Is there another mark of death? (I'm clearly not knowledgeable about death. Shame on me.) Because if so it should be the exclamation point. Useful in blog comments and tweets to say, "look I'm excited" or "my comment without an exclamation point would look mean, and I'm being friendly." But it should be used with care and caution in writing.

T.D. McFrost said...

Deb - AHAHAHA. You crazy gal, you! Thanks for stopping by. :D

Michael - I have the most awesomest pictures ever, don't I? LOL.

Tracy - Hey Queen bee.

It took me a while to come up with this list. I thought of the most hazardous marks a writer could ever face, and though the exclamation point was deadly, it wasn't as fearsome as the rest. If you want, I'll add it in.

Roland D. Yeomans said...

That picture is stunning ... and chilling. I have committed one of the eight sins. I am dead. Wait. Make that undead. I write fantasy after all! LOL. Great post, Roland

Kelley Vitollo said...

Ellipsis are my downfall. I like them way too much and KNOW I use them way too much.


Great list :)

Anonymous said...

Thanks for the grammar lesson. Sometimes I forget these things. I worry that I overuse commas.

Angela Ackerman said...

Okay, you achieved the impossible--you made grammar INTERESTING!

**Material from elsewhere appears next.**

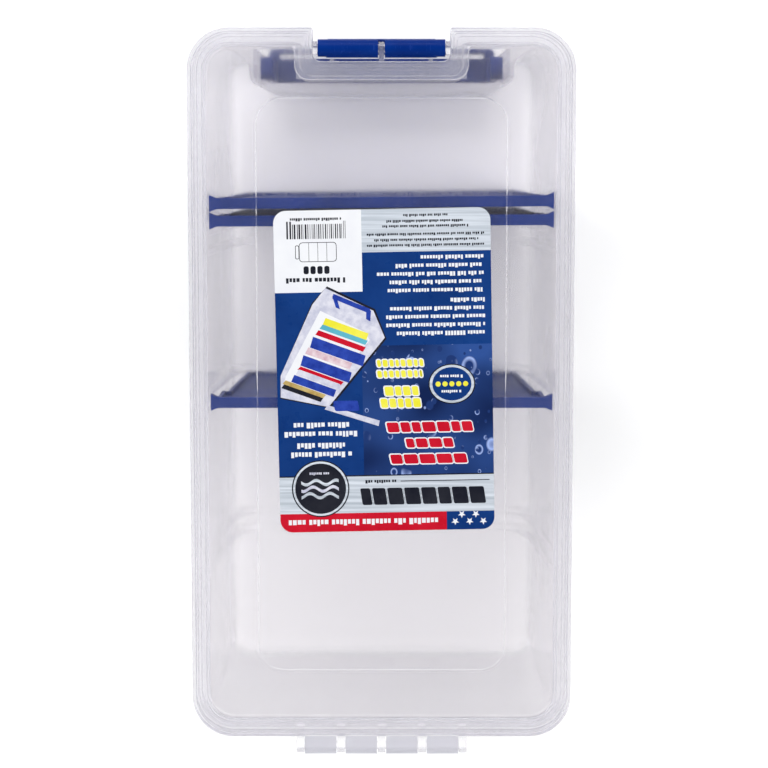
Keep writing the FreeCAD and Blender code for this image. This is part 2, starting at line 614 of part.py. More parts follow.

I always knew Death must be behind punctuation. *shakes fist at Death*

Angela @ The Bookshelf muse

Kelly Hashway said...

I'm a grammar nut! I taught middle school language arts and I loved teaching grammar. Weird, right? My critique partners love that about me though. They know I'll catch their grammatical errors for them. I didn't realize I was saving them from death though! :P

C.R. Evers said...

I risked death to come over here. Glad I did. Punctuation kills me. Now I know how to fight back. Hi-ya!

T.D. McFrost said...

Hi all!

I'm so glad you liked this post. It was fun to do.

Thanks for the compliment Angela Ackerman, that's what you get when a crazy superhero puts a spin on learning. :D

Tracey Neithercott said...

Ha ha...no, I was just kidding!

MollyMom103 said...

Cool stuff. I think AP style omits that serial comma. I use it in novels and pbs.